Christopher Slavin was convicted in 2001 of attempted murder, assault and aggravated harassment. On Sept. 17, 2000, Slavin and Ryan Wagner lured the two Mexican day laborers from a 7-11 on Long Island to an abandoned building, then "brutally attacked" the immigrants with a metal post-hole digger and a folding knife, according to court records.

After the Mexicans escaped and Slavin surrendered, the police photographed Slavin without his shirt and prosecutors used those photographs to obtain a grand jury indictment. Subsequent photos of the tattoos on Slavin's body, which the district attorney characterized as "symbols of white power and Nazi hatred," were used at trial.

A federal judge declined to grant Slavin habeas relief in January 2010, rejecting the man's arguments that prosecutors used his tattoos in violation of his Fifth Amendment right to avoid self-incrimination.

According to U.S. District Judge Joanna Seybert's ruling, the tattoos depicted an SS symbol, an American flag over a Nazi swastika, lightning bolts and various skinhead drawings.

One tattoo depicted "a caricature of a Jewish man kneeling down with his hand raised at the approach of a skinhead with a sinister, clown-like visage, holding an ax." Others showed "a skinhead holding a club and restraining a pit bull, a skinhead holding a flaming torch as he walks on human skeletal remains, a tank crushing human skulls, a Viking ship, and two Viking figures."
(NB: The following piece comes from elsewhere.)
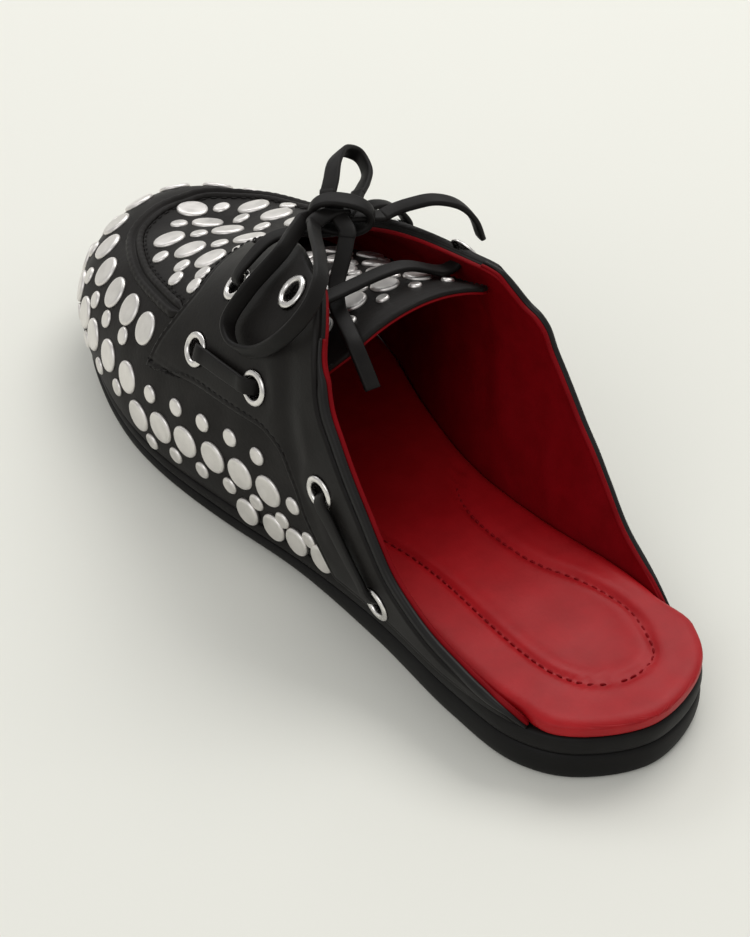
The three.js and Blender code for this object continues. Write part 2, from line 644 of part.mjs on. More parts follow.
// The tongue.
const tongueAt = Object.fromEntries(["x", "z", "fall", "lateral", "medial"].map((k) => [k, column(TONGUE, "y", k)]));
const tongue = (() => {
  const ys = [110.5, 111.2, 112, 114, 117, 124, 134, 145, 156, 167, 178, 188, 195, 200];
  const C = 10;
  const verts = [];
  const tris = [];
  const top = [];
  const low = [];
  ys.forEach((y) => {
    const t = [];
    const l = [];
    for (let c = 0; c <= C; c++) {
      const x = lerp(tongueAt.lateral(y), tongueAt.medial(y), c / C);
      const z = tongueAt.z(y) - tongueAt.fall(y) * (x - tongueAt.x(y)) ** 2;
      t.push(verts.push([x, y, z]) - 1);
      l.push(verts.push([x, y, z - TONGUE_T]) - 1);
    }
    top.push(t);
    low.push(l);
  });
  const R = ys.length;
  for (let r = 0; r + 1 < R; r++)
    for (let c = 0; c < C; c++) {
      tris.push([top[r][c], top[r][c + 1], top[r + 1][c + 1]], [top[r][c], top[r + 1][c + 1], top[r + 1][c]]);
      tris.push([low[r][c], low[r + 1][c + 1], low[r][c + 1]], [low[r][c], low[r + 1][c], low[r + 1][c + 1]]);
    }
  for (let r = 0; r + 1 < R; r++) {
    tris.push([top[r][0], top[r + 1][0], low[r + 1][0]], [top[r][0], low[r + 1][0], low[r][0]]);
    tris.push([top[r][C], low[r + 1][C], top[r + 1][C]], [top[r][C], low[r][C], low[r + 1][C]]);
  }
  for (let c = 0; c < C; c++) {
    tris.push([top[0][c], low[0][c + 1], top[0][c + 1]], [top[0][c], low[0][c], low[0][c + 1]]);
    tris.push([top[R - 1][c], top[R - 1][c + 1], low[R - 1][c + 1]], [top[R - 1][c], low[R - 1][c + 1], low[R - 1][c]]);
  }
  return solid(verts, tris);
})();
add("tongue", geometryOf(tongue), "leather");

// Eyelets: a rolled flange over the saddle and a barrel through the leather.
const seat = GAP + SADDLE_T + GAP + 0.1;
const eyeletProfile = [
  [EYELET_BORE, -WALL - 0.6],
  [EYELET_BORE + 0.4, -WALL - 0.6],
  [EYELET_BORE + 0.4, seat],
  [EYELET_R, seat],
  [EYELET_R - 0.5, seat + 0.7],
  [EYELET_BORE + 0.7, seat + 0.8],
  [EYELET_BORE, seat + 0.3],
];
for (const e of placed) add("eyelet_" + e.name, geometryOf(turned(eyeletProfile, 8, e.p, e.n)), "metal");

// Side lace: a bar at the front of each wall and one at the back.
const eye = Object.fromEntries(placed.map((e) => [e.name, e]));
for (const side of ["lateral", "medial"]) {
  add("lace_side_front_" + side, geometryOf(bar(eye["side_1_" + side], eye["side_2_" + side])), "leather");
  add("lace_side_rear_" + side, geometryOf(bar(eye["side_3_" + side], eye["side_4_" + side])), "leather");
}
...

In a three-page unsigned order Monday, a three-judge appellate panel affirmed the lower court's ruling.

"Even assuming that the prosecution's use of the tattoo evidence was testimonial in nature, however, '[t]he tattoo[s] ... w[ere] not compelled by the government,'" the judges, quoting from the 2nd Circuit's decision in U.S. v. Greer, a case they heard a month earlier. "We noted in Greer that even if officers were able to read the tattoos at issue 'only by applying physical force[,] ... it would ... not amount to compulsion for Fifth Amendment purposes.' To the contrary, "[t]he voluntary tattooing of an incriminating word" to a defendant's body plainly is 'not the product of government compulsion.'"

Slavin's co-conspirator, Wagner, is reportedly serving 15 years.